We find that the Super Rich tend to do a much better job than others at intensely focusing on skills that leverage their moneymaking abilities. But they aren’t immune to temptation. Even the Super Rich can stray from their course, usually with adverse results.

There are a number of possible reasons for this, but the most common one is hubris. When people generate significant success over and over, it can give them the idea that whatever they touch will essentially turn to gold. When this happens, these people often drift from the course that made them wealthy.

Example: Consider an entrepreneur who built a widely profitable manufacturing company. His intimate understanding of the psyche of engineers and his in-depth knowledge of logistics were instrumental to his company’s success. The problem is that these insights and abilities are not always transferable to other fields—something the entrepreneur didn’t appreciate. When he later set up a production company to make movies, he lost most of his fortune.

Another example: An entrepreneur was able to craft a great vision for her company that inspired her partners and employees, as well as vendors and suppliers. Her motivational skills were exceptional. She focused on the big picture, not the details. However, when it came time to sell the company, motivational skills alone were not enough to ensure the best price. Her unwillingness to delegate some of the negotiations resulted in her making some unforced errors—and not maximizing the value of the business.

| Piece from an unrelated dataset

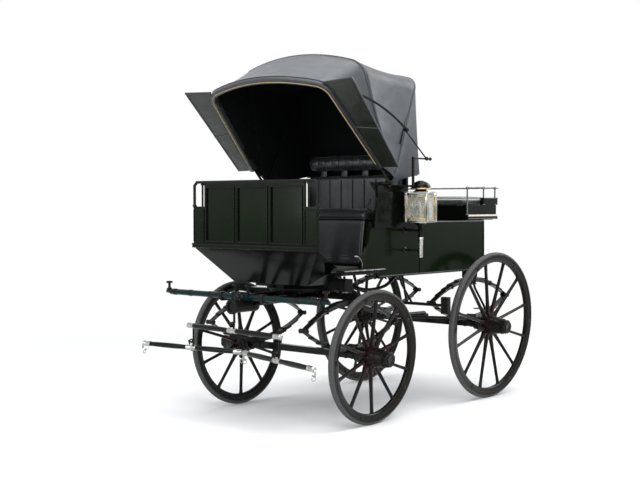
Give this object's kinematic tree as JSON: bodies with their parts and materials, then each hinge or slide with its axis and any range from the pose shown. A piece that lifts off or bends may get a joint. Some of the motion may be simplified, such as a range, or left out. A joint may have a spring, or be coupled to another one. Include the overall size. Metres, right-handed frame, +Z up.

The upshot is that even the Super Rich can sometimes forget their limitations when it comes to personal wealth creation. When they do, and they think they’re great at things they’re not, the outcomes are usually poor.

Don’t fall into the trap

The same logic likely applies to you, too. Excessive self-confidence born from a long track record of profitable endeavors can prove disastrous when people fail to stay the course. If you cross over from confidence to arrogance and delusional self-importance, you may end up working on endeavors requiring proficiencies you simply don’t have. If you’re unwilling to give up some control through delegation, this can set the stage for wealth erosion instead of creation.